Спустя несколько лет после выхода «Певца...» в свет Жуковский, на ту пору уже известный как автор многочисленных стихотворений, переводов и литературно-критических статей, был удостоен звания доктора философии в Дерптском университете и избран членом Российской академии.
В 1826 г., вскоре после разгрома декабристского восстания, Василий Андреевич принял почетное предложение возглавить обучение и воспитание наследника престола Александра II. Служба эта была поэту скорее в тягость, чем в радость: жизнь в царском дворце не способствовала литературным занятиям, а обязанности наставника цесаревича оставляли не много времени и сил для творчества, в котором он после смерти Маши видел единственный смысл своего существования. Вместе с тем, понимая, что от степени духовного развития государя зависит жизнь всей страны и что положение наставника можно использовать для непосредственного влияния на душу высокородного воспитанника, Жуковский воспринял приглашение императора как призыв исполнить свой гражданский долг.

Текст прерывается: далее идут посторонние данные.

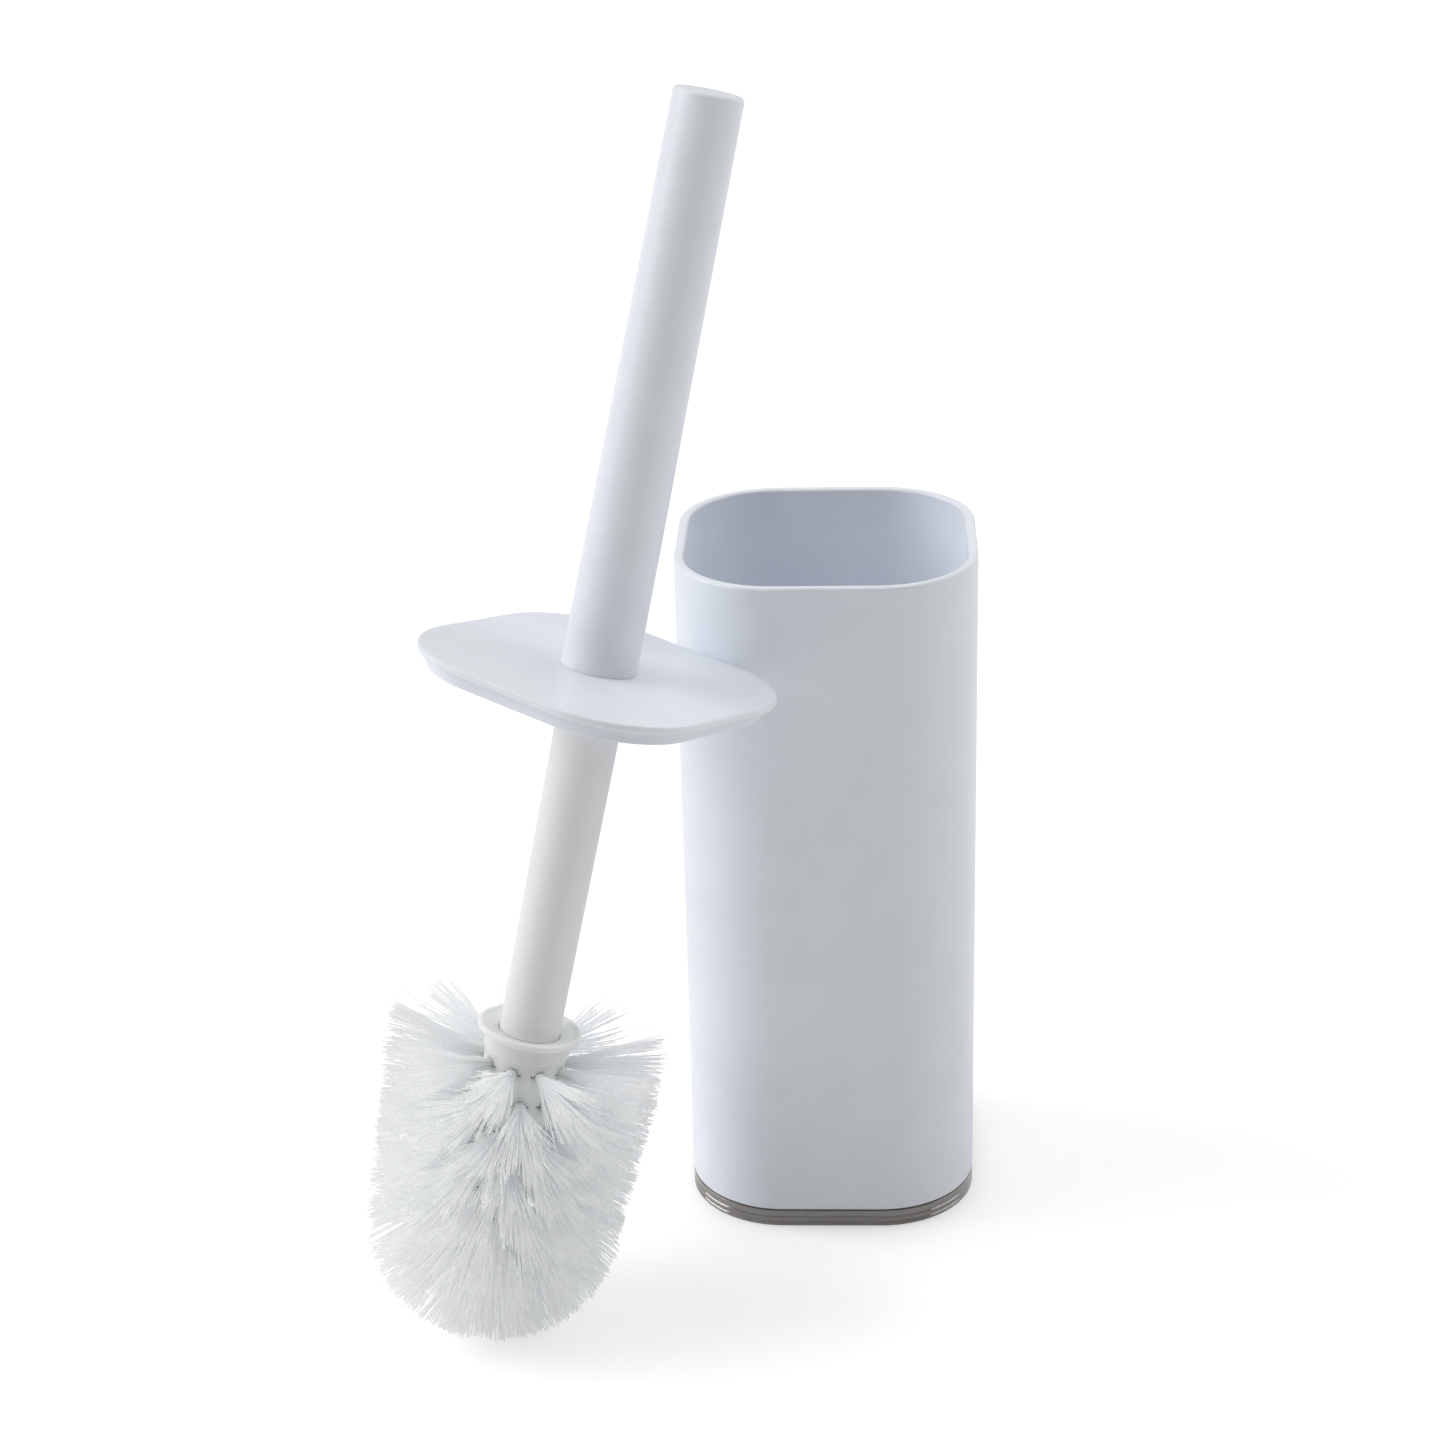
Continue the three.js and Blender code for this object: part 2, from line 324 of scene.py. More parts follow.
# One speck to a cell: its radius, the share of it that is evenly dark, and how dark
DUST = {"cell": 16 * MM, "dot": 0.24 * MM, "even": 0.6, "strength": 0.45, "shade": 0.45}
GLOSS_SPREAD = 0.03


def dust(tree):
    """A mask of a few tiny specks: the places nearer than a dot's radius to the middle of a cell."""
    cell, dot = DUST["cell"], DUST["dot"]
    place = tree.nodes.new("ShaderNodeTexCoord")
    cells = tree.nodes.new("ShaderNodeTexVoronoi")
    cells.inputs["Scale"].default_value = 1 / cell
    tree.links.new(place.outputs["Object"], cells.inputs["Vector"])
    near = tree.nodes.new("ShaderNodeMapRange")
    near.inputs["From Min"].default_value = dot / cell
    near.inputs["From Max"].default_value = DUST["even"] * dot / cell
    near.inputs["To Max"].default_value = DUST["strength"]
    tree.links.new(cells.outputs["Distance"], near.inputs["Value"])
    return near.outputs["Result"]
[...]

Пятнадцать лет поэт прослужил при дворе, стараясь последовательно внушать цесаревичу гуманистические представления и прогрессивные идеи. Однако была еще одна, неформальная, сторона этого гражданского долга: имея прямой доступ к императору, Жуковский постоянно обращался к нему с просьбами о смягчении наказания для жертв политических репрессий, прежде всего — сосланных в Сибирь декабристов. Его заступничество вызывало у Николая раздражение, доходившее до прямых обвинений в покровительстве всем тем, «кто только худ с правительством». Тем не менее поэт снова и снова взывал к милосердию императора и нередко действительно его добивался.
Выйдя в отставку в 1841 г., Жуковский предполагал поселиться в уединенном месте и остаток своих дней посвятить исключительно творчеству. Но жизнь снова распорядилась иначе: в душе поэта, давным-давно похоронившего любовные мечтания, снова расцвела любовь, всколыхнувшая лучшие воспоминания молодости. Дочь старого друга, восемнадцатилетняя Елизавета Рейтерн, от всего сердца полюбила Жуковского и с радостью пошла с ним под венец. Вскоре появились дети. Казалось, судьба улыбнулась поэту, подарив ему возможность хотя бы на склоне лет насладиться семейным счастьем. Но, к сожалению, счастье оказалось недолгим: у Елизаветы развилось психическое заболевание, требовавшее постоянного лечения за границей. В надежде побороть тяжелый недуг жены, последние двенадцать лет своей жизни Жуковский провел в Германии. Там же, в Германии, поэт умер. Его тело было захоронено в Петербурге, в Александро-Невской лавре, а «эолова арфа» его поэзии звучит по сей день, покоряя сердца новых и новых поколений читателей.